5 — attorney, title and closing related fees — these fees are associated with the title work and closing of your loan (and are the main focus for this post, although I realize it has taken me a while to get here). Certainly, attorney-related fees are also third-party fees, but I put them in their own category for good reason. The attorney controls the prices of many of the costs at closing — the attorney’s fee, the title search fee, the lender’s title insurance premium and the owner’s title insurance premium, recording-type fees and any other ancillary fees associated with the closing — all determined by the closing attorney. So, who determines the closing attorney??

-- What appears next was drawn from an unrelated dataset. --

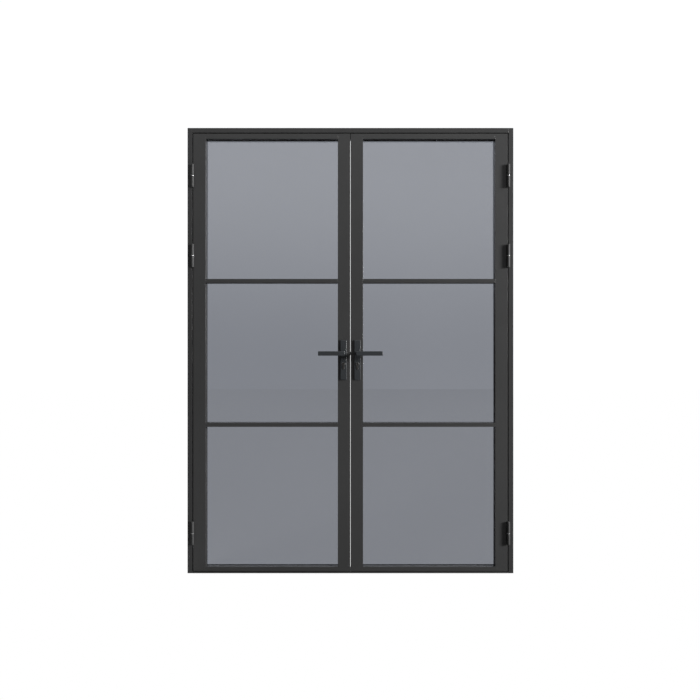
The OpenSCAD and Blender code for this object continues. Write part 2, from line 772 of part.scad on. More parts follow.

The attorney’s role (or title company in some states) is to represent the lender in the transaction. In the past, the closing attorney for the transaction was usually selected by the lender (or mortgage company). This allowed mortgage professionals to manage those third-party relationships, helping clients (or at least being responsible to helping their clients) get the best service at a competitive price. With the recent epidemic of joint-venture title companies (where a Real Estate company will form a title company in partnership with a closing attorney) more and more transactions are being closed at attorney’s offices chosen by the Realtor. This is not necessarily a bad thing, but it has the potential to be.

The issue becomes a problem when the fees charged by the attorney are drastically different than the fees quoted on the good faith estimate. I make it a point to tell all of my clients that if I am able to choose the closing attorney, then I can absolutely guarantee all of the costs on my good faith estimate; however, if the closing attorney is chosen by anyone else, then the costs could and most-likely will, vary. Thankfully, the firm that I use (when given the choice) has 40+ offices in Georgia and is the largest real estate closing firm in the southeast — I have a great working relationship with them and the fees I quote are the fees they charge my clients.

Bottom-line: Before you agree to use a closing attorney chosen by someone other than your lender, ask your loan officer to check-out how that decision is going to affect your bottom-line at closing. It may seem like a decision that is small, harmless and somewhat meaningless . . . but, at first-look, so do the phrases ‘tax search fee = $10’, ‘courier fee = $50’, ‘binder fee = $75’, ‘document handling fee = $40’, ‘post-closing fee = $50′, ’email fee = $15′ (idiotic, but true). Add those costs to an extra $50 on the attorney fee, an extra $25 on the title search, an extra $50 on the lender’s title insurance and an extra $50 on the owner’s title insurance premium . . . and you just spent an extra $400 at the closing table . . . and with that, there goes your new self-gifted housewarming-present 80 gig video iPod . . . loaded up with your favorite 80’s rock-n-roll.

Hence the tribute . . .

(sing) ” Your post-closing-fees got a hold on me . . . more fees on the HUD, and you’re to blame. You give my good-faith a bad name. I quoted my fees, not knowing your name, you give my good-faith a bad name. Yeah, you give my good-faith a bad name.”